Pour Fouad Douai, l’ouverture aujourd’hui de la grande mosquée est un soulagement :
« On l’aura attendue cette mosquée ! Elle est belle n’est-ce pas ? Pour nous, c’était très important que la communauté musulmane puisse disposer d’un tel lieu, emblématique. C’est la preuve de l’enracinement de l’Islam à Strasbourg, c’est un geste fort d’inscription de la communauté musulmane dans la ville. »
Mais malgré ses 1 500 places dans la salle de prière, la grande mosquée ne sera pas une « cathédrale des musulmans » strasbourgeois. Pilotée par l’association qui était en charge de la mosquée de l’impasse du Mai, elle sera surtout utilisée par les fidèles dont les attaches sont au Maghreb. Ses administrateurs ont des liens avec le Maroc, et toute sa décoration intérieure, dont notamment le zellige constitué de 500 000 émaux, a été réalisée par des artisans de Fes. Pour tous les musulmans d’origine turque par exemple, la mosquée de référence est Eyyub Sultan, installée dans d’anciens hangars à la Meinau, avec une salle de prière de 1500 places depuis 1996.
Yahya Nalbant, porte-parole de l’association qui gère cette mosquée, détaille la situation de sa communauté :
« Nos locaux ne nous conviennent pas. D’abord, ces hangars ne ressemblent pas à une mosquée. Et c’est très mal isolé: on a trop chaud l’été, trop froid l’hiver. Nous avons une école coranique pour enseigner les Ecritures aux enfants, mais ils ne peuvent pas se défouler lors des pauses entre les cours, car la cour intérieure est bien trop petite. Bref, une grande mosquée à Strasbourg, ça nous fait plaisir pour l’Islam en France, mais pour nous, les problèmes liés à notre lieu de culte sont toujours présents. »
Même chose dans les quartiers, où chaque association de fidèles ambitionne d’élever sa mosquée ou est en train de le faire. Ainsi, une mosquée est en construction à la cité de l’Ill à la Robertsau, des locaux vont être aménagés au Neuhof, une mosquée va être construite maille Brigitte à Hautepierre et des locaux ont été mis à la disposition d’associations à la Meinau, à l’Elsau, à la Montagne-Verte et à Koenigshoffen.

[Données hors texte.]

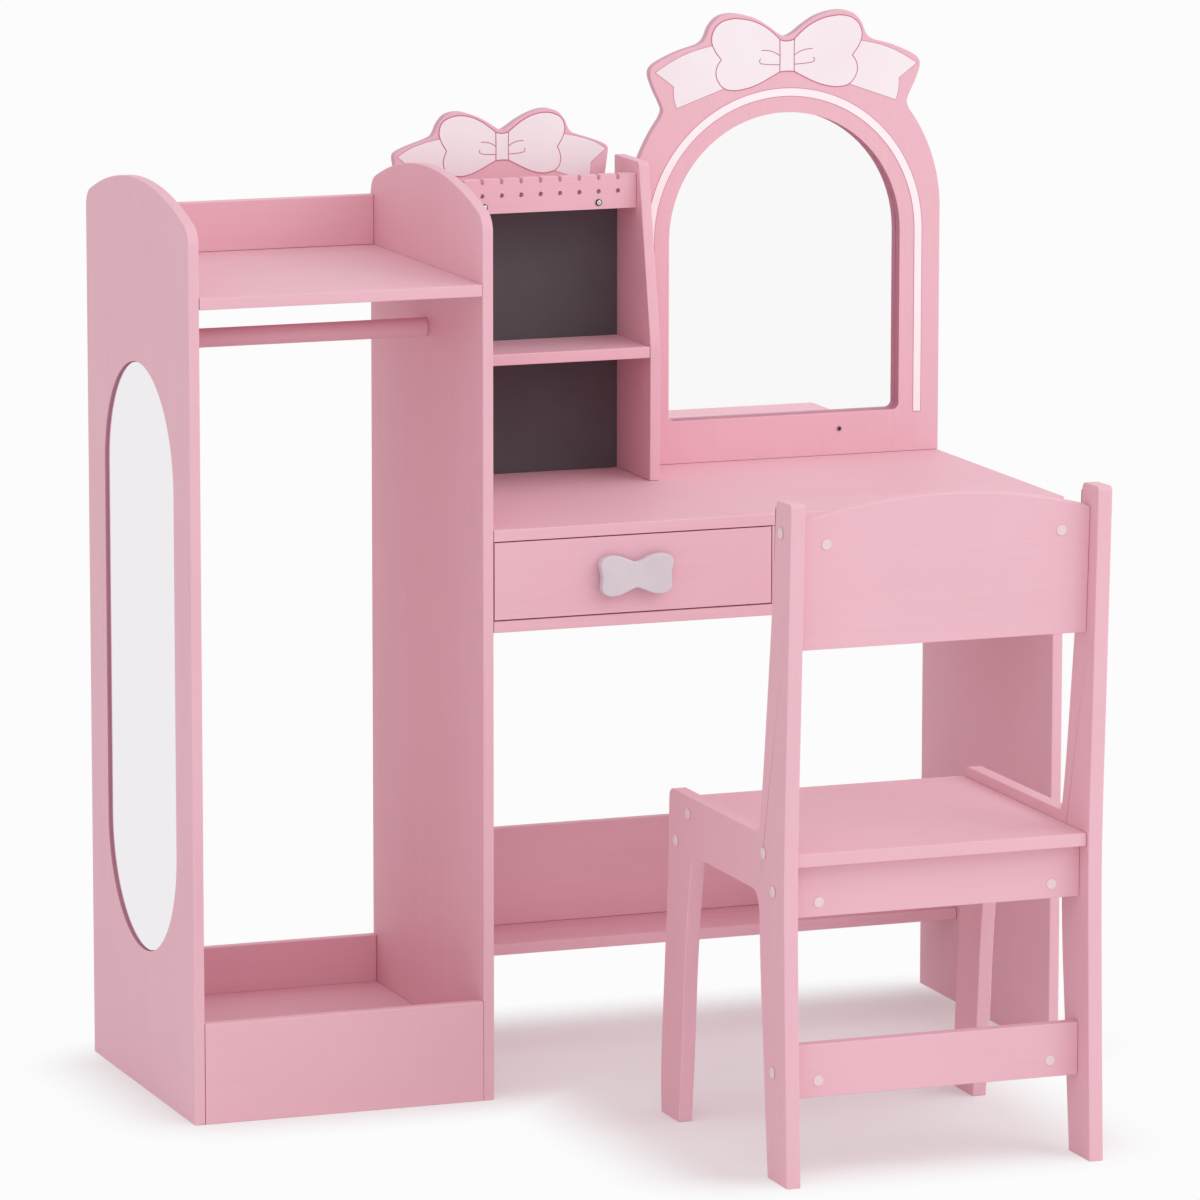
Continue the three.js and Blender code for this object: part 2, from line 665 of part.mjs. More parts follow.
function mirror() {
  const sheet = mirrorOpening(new THREE.Shape(), mirrorMargin);
  const glassFront = depth + seam;
  const backingFront = glassFront + glassThickness + seam;
  const outline = mirrorBoardOutline();
  const plate = frontPanel("mirror_board", pinkPaint, outline, rearFace, uprightThickness);
  plate.position.x = seam / 2;
  const fixing = screw("mirror_board_screw", screwSteel, mirrorScrew);
  fixing.rotation.x = Math.PI;
  fixing.position.set(mirrorScrewOffset, rearFace, deskHeight + mirrorScrewRise);
  const group = new THREE.Group();
  group.position.x = mirrorMiddle;
  group.add(
    combine(plate, [boreFor(fixing, mirrorScrew)], "subtract"),
    frontPanel("mirror_glass", mirrorGlass, sheet, glassFront, glassThickness),
    frontPanel("mirror_backing", mirrorBacking, sheet, backingFront, mirrorBackingThickness),
    fixing,
  );
  return group;
}

// A chair side in one piece: two legs, the seat rail and the leaning back post.
function chairSideOutline() {
  const place = (height, foot = 0) => {
    return ([back, up]) => new THREE.Vector2(back * chairDepth, foot + up * height);
  };
  const leg = place(chairRailBottom);
  const front = place(chairRailTop);
  const post = place(chairHeight - chairRailTop, chairRailTop);
  const rear = place(chairHeight);
  const shape = new THREE.Shape();
  const turn = (corner, end) => shape.quadraticCurveTo(corner.x, corner.y, end.x, end.y);
  const edge = (point) => shape.lineTo(point.x, point.y);
  const [rearFoot, ...rearLeg] = chairLegShares.rear.map(leg);
  shape.moveTo(0, 0);
  edge(rearFoot);
  shape.splineThru(rearLeg);
  turn(...chairLegShares.rearTurn.map(leg));
  const [railEnd, frontCorner, frontLegTop] = chairLegShares.frontTurn.map(leg);
  edge(railEnd);
  turn(frontCorner, frontLegTop);
  shape.splineThru(chairLegShares.front.map(leg));
  const [toe, ...frontEdge] = chairFrontShares.edge.map(front);
  edge(toe);
  shape.splineThru(frontEdge);
  turn(...chairFrontShares.turn.map(front));
  const [postToe, postCorner] = chairPostShares.foot.map(post);
  const [postStart, ...postFront] = chairPostShares.front.map(post);
  edge(postToe);
  turn(postCorner, postStart);
  shape.splineThru(postFront);
  const [crownFront, crownStart, crownEnd, crownRear, rearStart] = chairPostShares.crown.map(post);
  turn(crownFront, crownStart);
  edge(crownEnd);
  turn(crownRear, rearStart);
  shape.splineThru(chairRearShares.map(rear));
  return shape;
}

// The backrest board, with a flat arch on top, drawn from its lower left corner.
function backrestOutline() {
  const width = chairInside[1] - chairInside[0];
  const rise = chairBackCrestHeight - chairBackEndHeight;
  const radius = (width ** 2 / 4 + rise ** 2) / (2 * rise);
  const halfAngle = Math.asin(width / 2 / radius);
  const shape = new THREE.Shape();
  shape.moveTo(0, 0);
  shape.lineTo(width, 0);
  const crest = Math.PI / 2;
  shape.absarc(width / 2, chairBackCrestHeight - radius, radius, crest - halfAngle, crest + halfAngle);
  shape.closePath();
  return shape;
}

// Where the screws enter the chair sides: back from the rear feet and up from the floor.
function chairScrewPlaces() {
  const half = chairBoardThickness / 2;
  const sin = Math.sin(chairBackLean);
  const cos = Math.cos(chairBackLean);
  return {
    seat_rear: [chairSeatScrewInsets.rear, chairSeatTop - half],
    seat_front: [chairDepth - chairSeatScrewInsets.front, chairSeatTop - half],
    rear_apron: [chairRearApronInset + half, chairApronMiddle],
    front_apron: [chairFrontApronRear + half, chairApronMiddle],
    stretcher: [chairStretcherInset + half, chairStretcherBottom + chairStretcherHeight / 2],
    backrest: [
      chairBackInset + half * cos - chairBackScrewHeight * sin,
      chairBackBottom + half * sin + chairBackScrewHeight * cos,
    ],
  };
}

function chairScrewAt(side, place, [back, up]) {
  const mesh = screw("chair_" + side + "_screw_" + place, capPlastic, chairScrew);
  mesh.rotation.z = side === "left" ? Math.PI / 2 : -Math.PI / 2;
  mesh.position.set(side === "left" ? 0 : chairWidth, back, up);
  return mesh;
}

function chair() {
  const places = Object.entries(chairScrewPlaces());
  const screwsOf = (side) => places.map(([place, at]) => chairScrewAt(side, place, at));
  const screws = { left: screwsOf("left"), right: screwsOf("right") };
  const bores = Object.values(screws).flat().map((mesh) => boreFor(mesh, chairScrew));
  const side = chairSideOutline();
  const rightSideLeft = chairWidth - chairSideThickness;
  const seatDepth = [chairSeatInset, chairDepth - chairSeatFrontInset];
  const apron = [chairApronMiddle - chairApronHeight / 2, chairApronMiddle + chairApronHeight / 2];
  const stretcher = [chairStretcherBottom, chairStretcherBottom + chairStretcherHeight];
  const thick = (from) => [from, from + chairBoardThickness];
  const backrest = frontPanel("chair_backrest", pinkPaint, backrestOutline(), 0, chairBoardThickness);
  backrest.rotation.x += chairBackLean;
  backrest.position.set(
    chairInside[0],
    chairBackInset + chairBoardThickness * Math.cos(chairBackLean),
    chairBackBottom + chairBoardThickness * Math.sin(chairBackLean),
  );
  const boards = [
    sidePanel("chair_left_side", pinkPaint, side, 0, chairSideThickness, splineSegments),
    sidePanel("chair_right_side", pinkPaint, side, rightSideLeft, chairSideThickness, splineSegments),
    board("chair_seat", pinkPaint, chairInside, seatDepth, [chairSeatBottom, chairSeatTop]),
    board("chair_rear_apron", pinkPaint, chairInside, thick(chairRearApronInset), apron),
    board("chair_front_apron", pinkPaint, chairInside, thick(chairFrontApronRear), apron),
    board("chair_stretcher", pinkPaint, chairInside, thick(chairStretcherInset), stretcher),
    backrest,
  ];
  const group = new THREE.Group();
  group.position.set(chairLeft, -chairStandoff, 0);
  group.add(...boards.map((mesh) => combine(mesh, bores, "subtract")), ...screws.left, ...screws.right);
  return group;
}

// The whole set, moved so that the origin is on the floor under the middle of its bounding box
const vanitySet = new THREE.Group();
vanitySet.add(wardrobe(), desk(), drawers(), tower(), mirror(), chair());
const middle = new THREE.Box3().setFromObject(vanitySet, true).getCenter(new THREE.Vector3());
vanitySet.position.set(-middle.x, -middle.y, 0);
const vanity = new THREE.Group();
vanity.add(vanitySet);

export default vanity;
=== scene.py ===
# %% [markdown]
# # A child's dressing set in painted board
# The set is a narrow open wardrobe, a desk with two drawers, a jewellery tower, an arched mirror
# and a small chair. The CAD model is already exact, so Blender's work is what the CAD leaves out:
# the soft edges of painted board, the paint itself, the bows and the stripe, the mirrors, the light.
# Everything is in metres, with Z up and the front of the set towards -Y.

# %% Load the frame
import json
import math
import bmesh
import bpy
from mathutils import Matrix, Vector
from mathutils.bvhtree import BVHTree


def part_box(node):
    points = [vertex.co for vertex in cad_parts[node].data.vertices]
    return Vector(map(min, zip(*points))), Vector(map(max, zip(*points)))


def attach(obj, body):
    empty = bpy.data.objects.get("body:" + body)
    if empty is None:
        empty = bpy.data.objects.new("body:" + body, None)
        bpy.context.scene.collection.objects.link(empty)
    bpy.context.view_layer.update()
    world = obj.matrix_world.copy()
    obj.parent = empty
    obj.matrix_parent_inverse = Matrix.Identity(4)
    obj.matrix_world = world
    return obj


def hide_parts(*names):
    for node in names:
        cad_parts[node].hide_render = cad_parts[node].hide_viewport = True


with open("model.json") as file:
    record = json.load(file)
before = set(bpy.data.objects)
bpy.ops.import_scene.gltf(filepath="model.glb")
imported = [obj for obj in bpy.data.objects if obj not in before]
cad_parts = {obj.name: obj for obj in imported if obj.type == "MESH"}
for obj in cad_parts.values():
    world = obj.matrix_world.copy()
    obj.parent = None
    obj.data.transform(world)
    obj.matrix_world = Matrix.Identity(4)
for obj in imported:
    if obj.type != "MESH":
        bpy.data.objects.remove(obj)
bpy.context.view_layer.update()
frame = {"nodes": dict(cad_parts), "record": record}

MM = 0.001
cad_nodes = frame["nodes"]
body_of_node = {}
for body, members in frame["record"]["behaviour"]["bodies"].items():
    for member in members:
        body_of_node[member] = body

# %% [markdown]
# ## Camera
# The picture to match was taken with a long lens from the front left, a little above the set.
# A long lens keeps upright boards nearly parallel. The camera is turned about Z towards the set,
# tipped down from level, and rolled by a hair about its own axis.

# %% Camera
CAMERA_PLACE = (-2.3524, -6.1711, 1.6003)
CAMERA_YAW = math.radians(20.475)
CAMERA_PITCH = math.radians(9.997)
CAMERA_ROLL = math.radians(0.057)
LENS_MM = 235.86

turned = Matrix.Rotation(-CAMERA_YAW, 3, "Z")
tipped = Matrix.Rotation(math.pi / 2 - CAMERA_PITCH, 3, "X")
rolled = Matrix.Rotation(CAMERA_ROLL, 3, "Z")
camera_turn = (turned @ tipped @ rolled).to_euler()
bpy.ops.object.camera_add(location=CAMERA_PLACE, rotation=camera_turn)
camera = bpy.context.object
camera.name = "camera"
camera.data.lens = LENS_MM
bpy.context.scene.camera = camera
print("camera stands", round(Vector(CAMERA_PLACE).length, 2), "m from the set")

# %% [markdown]
# ## Node helpers
# Each finish below is a small node tree. Colours are easiest to judge as the 0 to 255 numbers of a
# picture, while Blender's sockets want linear light, so one helper turns the first into the second.
# Another adds a node, and a third makes a new material and hands back its shader.

# %% Node helpers
FULL_CHANNEL = 255
LINEAR_TOE = 0.04045
TOE_SLOPE = 12.92
CURVE_OFFSET = 0.055
CURVE_POWER = 2.4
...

Les débuts d’un Islam strasbourgeois
Pour Franck Frégosi, sociologue spécialiste de l’Islam et enseignant à Strasbourg, ces constructions sont le signe d’un changement de génération dans les cadres de la communauté musulmane :
« Les Musulmans des premières générations d’immigrés ont vécu en France avec le mythe du retour au pays, c’est pourquoi ils se contentaient de locaux temporaires, des aménagements. Mais aujourd’hui, les Musulmans nés en France veulent construire parce qu’ils restent et meurent ici, ils veulent être propriétaires de leurs lieux de culte, et non plus locataires, de passage. On assiste donc à Strasbourg à une double polarisation, autour de la grande mosquée et d’Eyyub Sultan, avec en satellites des associations de quartier pour ces deux pratiques cultuelles, mais d’autres également dont les fidèles sont moins nombreux (musulmans issus d’Afrique noire, d’Asie…). »
Olivier Bitz, adjoint au maire de Strasbourg en charge des cultes, confirme cette analyse :
« Avant les années 2000, il y avait finalement peu de demandes de la part de la communauté musulmane. Puis des projets se sont structurés et sont devenus mûrs. Nous accompagnons, avec le même niveau d’engagement, soit 10% du budget, les projets de lieux de cultes qui émergent et qui sont solides. Pour la grande mosquée, nous nous sommes un peu plus engagés parce que le projet risquait de ne jamais voir le jour d’une part et qu’il nous semblait important que l’Islam dispose d’un lieu emblématique à Strasbourg. Notre objectif est que les musulmans strasbourgeois se sentent d’abord strasbourgeois, c’est la raison pour laquelle nous avons créé un cimetière musulman. »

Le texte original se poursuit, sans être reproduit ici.